Exercise details: Which lines below fall between the one containing "bpy.context.scene.collection.objects.link(empty)" and the one containing "return Vector((radius *"? Repeat them exactly, counting both of those lines, and add nothing else.

Source data:
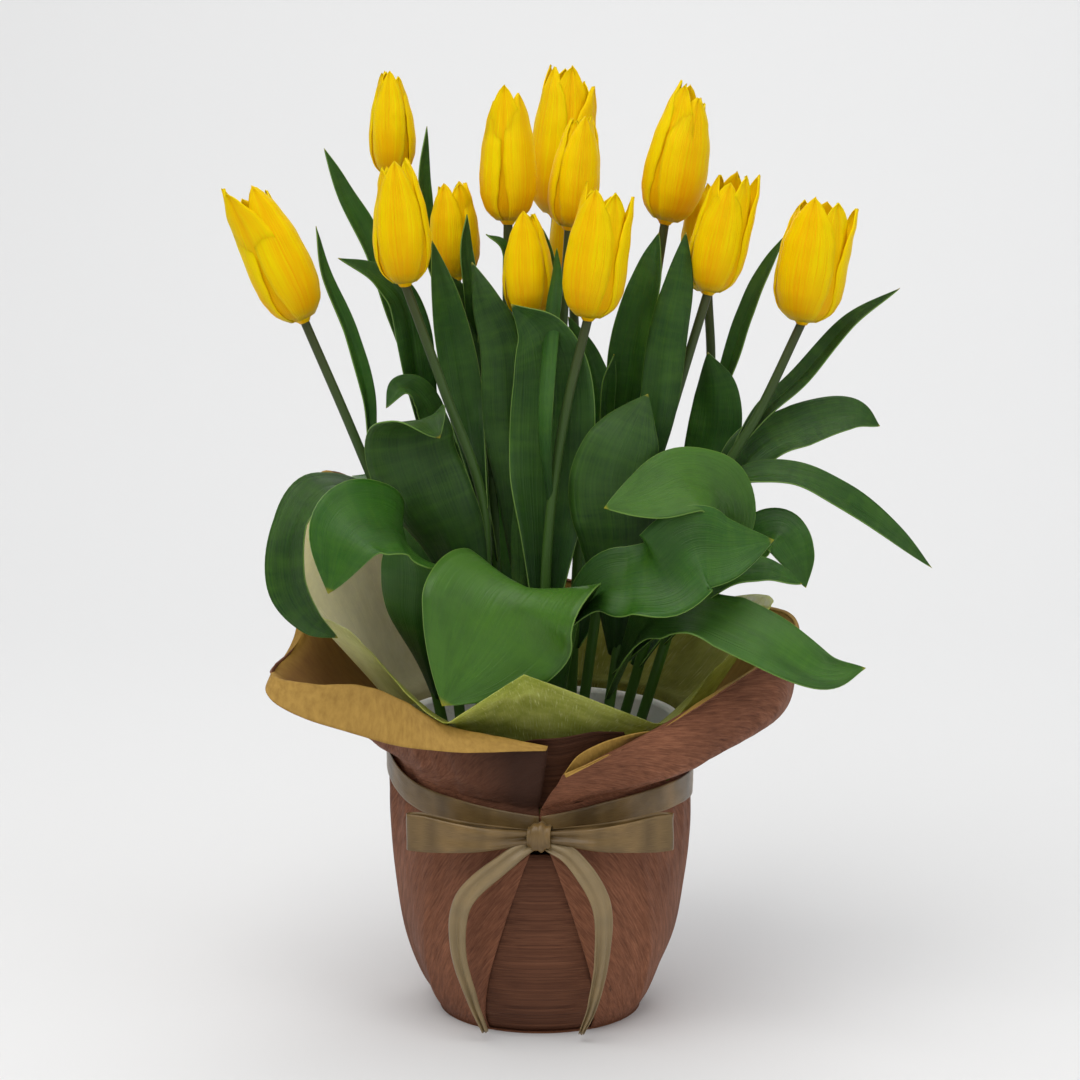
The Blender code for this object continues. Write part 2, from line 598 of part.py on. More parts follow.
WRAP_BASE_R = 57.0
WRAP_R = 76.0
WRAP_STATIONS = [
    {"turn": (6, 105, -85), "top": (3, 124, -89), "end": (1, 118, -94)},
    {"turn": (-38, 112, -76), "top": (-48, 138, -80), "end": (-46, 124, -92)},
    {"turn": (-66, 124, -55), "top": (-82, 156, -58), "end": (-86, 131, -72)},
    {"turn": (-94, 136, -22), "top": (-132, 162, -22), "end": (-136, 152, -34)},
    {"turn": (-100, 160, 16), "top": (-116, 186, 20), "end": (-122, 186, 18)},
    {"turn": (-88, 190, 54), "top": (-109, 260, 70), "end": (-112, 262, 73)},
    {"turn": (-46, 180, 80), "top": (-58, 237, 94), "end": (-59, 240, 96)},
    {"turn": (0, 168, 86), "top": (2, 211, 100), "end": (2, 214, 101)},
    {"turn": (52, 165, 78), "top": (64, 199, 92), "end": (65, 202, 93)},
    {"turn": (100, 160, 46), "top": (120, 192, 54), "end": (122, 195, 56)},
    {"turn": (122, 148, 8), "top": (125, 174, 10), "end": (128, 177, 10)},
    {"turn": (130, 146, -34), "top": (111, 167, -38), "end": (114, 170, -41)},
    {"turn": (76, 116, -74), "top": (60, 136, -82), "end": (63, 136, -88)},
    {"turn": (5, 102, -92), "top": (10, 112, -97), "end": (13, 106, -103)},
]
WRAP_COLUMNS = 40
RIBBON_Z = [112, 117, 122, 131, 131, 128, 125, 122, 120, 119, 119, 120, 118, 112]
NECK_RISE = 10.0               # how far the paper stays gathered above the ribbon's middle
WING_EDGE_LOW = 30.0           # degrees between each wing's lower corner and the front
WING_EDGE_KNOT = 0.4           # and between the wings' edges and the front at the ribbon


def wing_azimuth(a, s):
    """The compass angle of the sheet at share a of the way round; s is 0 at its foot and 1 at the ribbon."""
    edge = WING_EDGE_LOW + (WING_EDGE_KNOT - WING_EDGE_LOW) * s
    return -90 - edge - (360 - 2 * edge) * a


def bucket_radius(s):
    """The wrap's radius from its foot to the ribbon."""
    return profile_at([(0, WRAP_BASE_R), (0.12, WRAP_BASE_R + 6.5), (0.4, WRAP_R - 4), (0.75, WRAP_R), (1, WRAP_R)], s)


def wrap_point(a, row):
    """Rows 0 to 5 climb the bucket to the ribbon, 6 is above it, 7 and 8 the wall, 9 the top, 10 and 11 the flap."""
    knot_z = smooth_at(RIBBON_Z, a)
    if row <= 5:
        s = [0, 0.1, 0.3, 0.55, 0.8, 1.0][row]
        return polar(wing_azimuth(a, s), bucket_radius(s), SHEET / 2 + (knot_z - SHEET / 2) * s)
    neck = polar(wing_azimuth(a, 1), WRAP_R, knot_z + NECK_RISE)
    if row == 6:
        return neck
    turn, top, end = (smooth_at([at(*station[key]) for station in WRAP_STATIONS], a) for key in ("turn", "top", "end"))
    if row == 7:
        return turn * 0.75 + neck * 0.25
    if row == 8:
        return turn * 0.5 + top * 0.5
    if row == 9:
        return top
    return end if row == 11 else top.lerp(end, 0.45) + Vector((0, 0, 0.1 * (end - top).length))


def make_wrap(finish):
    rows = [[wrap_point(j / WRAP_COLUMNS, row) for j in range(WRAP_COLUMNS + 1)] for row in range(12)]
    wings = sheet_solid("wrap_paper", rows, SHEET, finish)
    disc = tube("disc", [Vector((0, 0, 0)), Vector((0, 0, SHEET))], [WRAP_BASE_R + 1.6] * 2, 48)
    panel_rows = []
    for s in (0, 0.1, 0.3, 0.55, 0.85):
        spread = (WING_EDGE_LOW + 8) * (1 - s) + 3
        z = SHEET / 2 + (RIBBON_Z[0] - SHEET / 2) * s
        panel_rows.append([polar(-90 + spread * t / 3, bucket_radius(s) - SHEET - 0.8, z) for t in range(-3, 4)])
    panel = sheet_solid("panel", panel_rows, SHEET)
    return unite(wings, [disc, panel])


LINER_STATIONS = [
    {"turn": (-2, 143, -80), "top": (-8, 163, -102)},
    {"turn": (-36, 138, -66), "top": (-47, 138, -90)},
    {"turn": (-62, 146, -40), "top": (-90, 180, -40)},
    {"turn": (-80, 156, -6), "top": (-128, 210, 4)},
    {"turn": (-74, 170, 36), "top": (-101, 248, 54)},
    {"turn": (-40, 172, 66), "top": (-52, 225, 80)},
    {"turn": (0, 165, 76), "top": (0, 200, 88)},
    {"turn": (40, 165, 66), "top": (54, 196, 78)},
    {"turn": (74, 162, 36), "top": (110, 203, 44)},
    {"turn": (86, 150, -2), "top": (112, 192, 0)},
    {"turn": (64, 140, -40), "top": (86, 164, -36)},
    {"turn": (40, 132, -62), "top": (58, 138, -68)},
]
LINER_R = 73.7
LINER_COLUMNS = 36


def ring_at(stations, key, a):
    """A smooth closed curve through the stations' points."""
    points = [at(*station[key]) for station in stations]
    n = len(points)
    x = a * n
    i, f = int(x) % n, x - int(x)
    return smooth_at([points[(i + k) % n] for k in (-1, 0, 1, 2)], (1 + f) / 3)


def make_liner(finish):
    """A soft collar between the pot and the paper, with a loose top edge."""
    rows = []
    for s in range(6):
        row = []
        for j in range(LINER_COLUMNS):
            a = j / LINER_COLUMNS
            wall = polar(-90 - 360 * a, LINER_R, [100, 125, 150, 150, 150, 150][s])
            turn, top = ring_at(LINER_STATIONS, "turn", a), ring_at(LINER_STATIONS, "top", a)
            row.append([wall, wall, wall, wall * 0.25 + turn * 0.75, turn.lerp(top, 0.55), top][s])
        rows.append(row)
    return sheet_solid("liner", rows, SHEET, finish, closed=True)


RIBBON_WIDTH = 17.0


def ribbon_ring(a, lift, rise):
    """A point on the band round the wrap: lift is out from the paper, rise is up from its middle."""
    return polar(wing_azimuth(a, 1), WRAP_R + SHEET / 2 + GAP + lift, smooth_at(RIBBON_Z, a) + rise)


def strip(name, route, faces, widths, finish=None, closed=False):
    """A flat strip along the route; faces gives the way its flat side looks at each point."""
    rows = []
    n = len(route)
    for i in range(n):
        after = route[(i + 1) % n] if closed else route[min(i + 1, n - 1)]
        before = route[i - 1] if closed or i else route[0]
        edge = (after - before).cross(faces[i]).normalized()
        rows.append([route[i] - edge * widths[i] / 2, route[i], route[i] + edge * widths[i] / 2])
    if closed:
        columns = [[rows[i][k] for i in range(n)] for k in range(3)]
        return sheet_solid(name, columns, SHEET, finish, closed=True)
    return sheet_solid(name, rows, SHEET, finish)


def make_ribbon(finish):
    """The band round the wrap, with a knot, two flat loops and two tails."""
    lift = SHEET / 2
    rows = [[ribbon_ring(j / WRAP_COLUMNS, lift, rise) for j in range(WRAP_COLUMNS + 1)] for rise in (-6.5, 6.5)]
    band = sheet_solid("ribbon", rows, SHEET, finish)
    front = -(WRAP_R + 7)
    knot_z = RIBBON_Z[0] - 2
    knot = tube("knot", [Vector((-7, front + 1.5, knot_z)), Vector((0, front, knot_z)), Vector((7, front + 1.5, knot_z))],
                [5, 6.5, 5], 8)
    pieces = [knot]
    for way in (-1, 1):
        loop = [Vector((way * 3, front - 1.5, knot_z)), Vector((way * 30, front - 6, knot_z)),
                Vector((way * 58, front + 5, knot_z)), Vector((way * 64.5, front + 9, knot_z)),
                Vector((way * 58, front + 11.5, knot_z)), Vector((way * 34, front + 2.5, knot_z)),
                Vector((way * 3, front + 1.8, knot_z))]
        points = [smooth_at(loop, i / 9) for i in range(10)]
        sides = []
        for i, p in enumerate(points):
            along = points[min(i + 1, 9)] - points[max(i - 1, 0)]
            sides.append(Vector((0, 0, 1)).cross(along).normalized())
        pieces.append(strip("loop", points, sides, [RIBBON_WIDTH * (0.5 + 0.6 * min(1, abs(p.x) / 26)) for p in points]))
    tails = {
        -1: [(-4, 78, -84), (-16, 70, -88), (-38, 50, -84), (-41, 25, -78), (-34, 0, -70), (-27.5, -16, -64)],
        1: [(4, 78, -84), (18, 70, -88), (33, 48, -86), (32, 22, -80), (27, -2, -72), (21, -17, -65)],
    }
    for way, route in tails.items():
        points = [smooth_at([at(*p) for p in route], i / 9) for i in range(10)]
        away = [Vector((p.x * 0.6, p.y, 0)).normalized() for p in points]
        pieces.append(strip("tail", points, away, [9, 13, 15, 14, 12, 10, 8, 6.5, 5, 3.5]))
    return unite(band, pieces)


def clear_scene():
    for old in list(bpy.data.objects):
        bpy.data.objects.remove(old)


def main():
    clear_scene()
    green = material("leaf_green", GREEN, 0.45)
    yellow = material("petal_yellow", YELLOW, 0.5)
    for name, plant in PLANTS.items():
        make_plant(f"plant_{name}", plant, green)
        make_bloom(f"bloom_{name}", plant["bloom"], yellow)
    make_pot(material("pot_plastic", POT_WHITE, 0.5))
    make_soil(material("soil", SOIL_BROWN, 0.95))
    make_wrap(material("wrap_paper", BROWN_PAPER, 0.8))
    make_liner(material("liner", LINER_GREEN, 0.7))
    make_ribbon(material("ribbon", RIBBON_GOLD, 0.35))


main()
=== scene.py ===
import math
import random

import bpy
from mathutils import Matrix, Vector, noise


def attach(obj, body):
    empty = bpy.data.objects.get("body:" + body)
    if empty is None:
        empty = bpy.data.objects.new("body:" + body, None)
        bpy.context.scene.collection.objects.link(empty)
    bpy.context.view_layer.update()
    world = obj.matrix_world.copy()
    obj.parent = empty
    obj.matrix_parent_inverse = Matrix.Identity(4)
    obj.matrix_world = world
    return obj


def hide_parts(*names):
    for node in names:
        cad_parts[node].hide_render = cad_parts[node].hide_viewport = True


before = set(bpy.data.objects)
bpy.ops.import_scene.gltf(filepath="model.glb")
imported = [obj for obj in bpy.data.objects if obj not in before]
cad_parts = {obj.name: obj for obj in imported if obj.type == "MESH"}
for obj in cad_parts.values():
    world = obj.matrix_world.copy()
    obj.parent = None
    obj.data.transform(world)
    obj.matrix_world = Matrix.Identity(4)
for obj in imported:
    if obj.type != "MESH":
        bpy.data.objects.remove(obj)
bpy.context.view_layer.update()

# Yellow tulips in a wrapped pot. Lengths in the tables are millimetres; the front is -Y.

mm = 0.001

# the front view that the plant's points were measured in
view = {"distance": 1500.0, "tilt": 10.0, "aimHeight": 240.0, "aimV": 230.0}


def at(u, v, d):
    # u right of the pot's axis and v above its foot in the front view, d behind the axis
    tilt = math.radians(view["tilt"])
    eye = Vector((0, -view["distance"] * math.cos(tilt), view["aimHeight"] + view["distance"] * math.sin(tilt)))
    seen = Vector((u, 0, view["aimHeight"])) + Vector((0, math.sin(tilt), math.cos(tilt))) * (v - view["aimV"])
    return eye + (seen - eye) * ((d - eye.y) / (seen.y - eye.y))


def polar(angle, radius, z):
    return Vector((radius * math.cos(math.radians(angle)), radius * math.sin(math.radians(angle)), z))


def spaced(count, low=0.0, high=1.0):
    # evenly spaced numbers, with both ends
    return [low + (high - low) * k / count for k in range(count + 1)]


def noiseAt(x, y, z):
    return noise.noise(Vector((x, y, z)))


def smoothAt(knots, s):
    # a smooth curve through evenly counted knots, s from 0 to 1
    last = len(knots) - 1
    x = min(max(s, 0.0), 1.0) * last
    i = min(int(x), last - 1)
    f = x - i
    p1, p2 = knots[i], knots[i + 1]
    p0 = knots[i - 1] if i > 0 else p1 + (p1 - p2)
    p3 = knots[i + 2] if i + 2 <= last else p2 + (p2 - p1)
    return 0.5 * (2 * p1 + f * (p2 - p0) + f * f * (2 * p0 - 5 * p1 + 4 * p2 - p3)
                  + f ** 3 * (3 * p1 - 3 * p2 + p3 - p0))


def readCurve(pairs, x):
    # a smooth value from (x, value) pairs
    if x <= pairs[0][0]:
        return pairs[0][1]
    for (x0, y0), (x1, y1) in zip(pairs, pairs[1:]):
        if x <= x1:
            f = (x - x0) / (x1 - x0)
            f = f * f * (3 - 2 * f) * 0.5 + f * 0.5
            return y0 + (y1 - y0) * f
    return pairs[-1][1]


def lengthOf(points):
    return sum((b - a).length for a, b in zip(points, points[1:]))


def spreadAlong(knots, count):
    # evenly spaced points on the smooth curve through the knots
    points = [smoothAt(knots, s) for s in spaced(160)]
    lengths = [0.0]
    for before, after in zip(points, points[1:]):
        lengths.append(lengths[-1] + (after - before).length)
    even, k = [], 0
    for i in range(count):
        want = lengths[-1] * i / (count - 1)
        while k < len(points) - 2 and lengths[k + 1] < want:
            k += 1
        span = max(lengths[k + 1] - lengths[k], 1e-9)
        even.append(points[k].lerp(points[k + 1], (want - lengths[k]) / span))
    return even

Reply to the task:
        bpy.context.scene.collection.objects.link(empty)
    bpy.context.view_layer.update()
    world = obj.matrix_world.copy()
    obj.parent = empty
    obj.matrix_parent_inverse = Matrix.Identity(4)
    obj.matrix_world = world
    return obj


def hide_parts(*names):
    for node in names:
        cad_parts[node].hide_render = cad_parts[node].hide_viewport = True


before = set(bpy.data.objects)
bpy.ops.import_scene.gltf(filepath="model.glb")
imported = [obj for obj in bpy.data.objects if obj not in before]
cad_parts = {obj.name: obj for obj in imported if obj.type == "MESH"}
for obj in cad_parts.values():
    world = obj.matrix_world.copy()
    obj.parent = None
    obj.data.transform(world)
    obj.matrix_world = Matrix.Identity(4)
for obj in imported:
    if obj.type != "MESH":
        bpy.data.objects.remove(obj)
bpy.context.view_layer.update()

# Yellow tulips in a wrapped pot. Lengths in the tables are millimetres; the front is -Y.

mm = 0.001

# the front view that the plant's points were measured in
view = {"distance": 1500.0, "tilt": 10.0, "aimHeight": 240.0, "aimV": 230.0}


def at(u, v, d):
    # u right of the pot's axis and v above its foot in the front view, d behind the axis
    tilt = math.radians(view["tilt"])
    eye = Vector((0, -view["distance"] * math.cos(tilt), view["aimHeight"] + view["distance"] * math.sin(tilt)))
    seen = Vector((u, 0, view["aimHeight"])) + Vector((0, math.sin(tilt), math.cos(tilt))) * (v - view["aimV"])
    return eye + (seen - eye) * ((d - eye.y) / (seen.y - eye.y))


def polar(angle, radius, z):
    return Vector((radius * math.cos(math.radians(angle)), radius * math.sin(math.radians(angle)), z))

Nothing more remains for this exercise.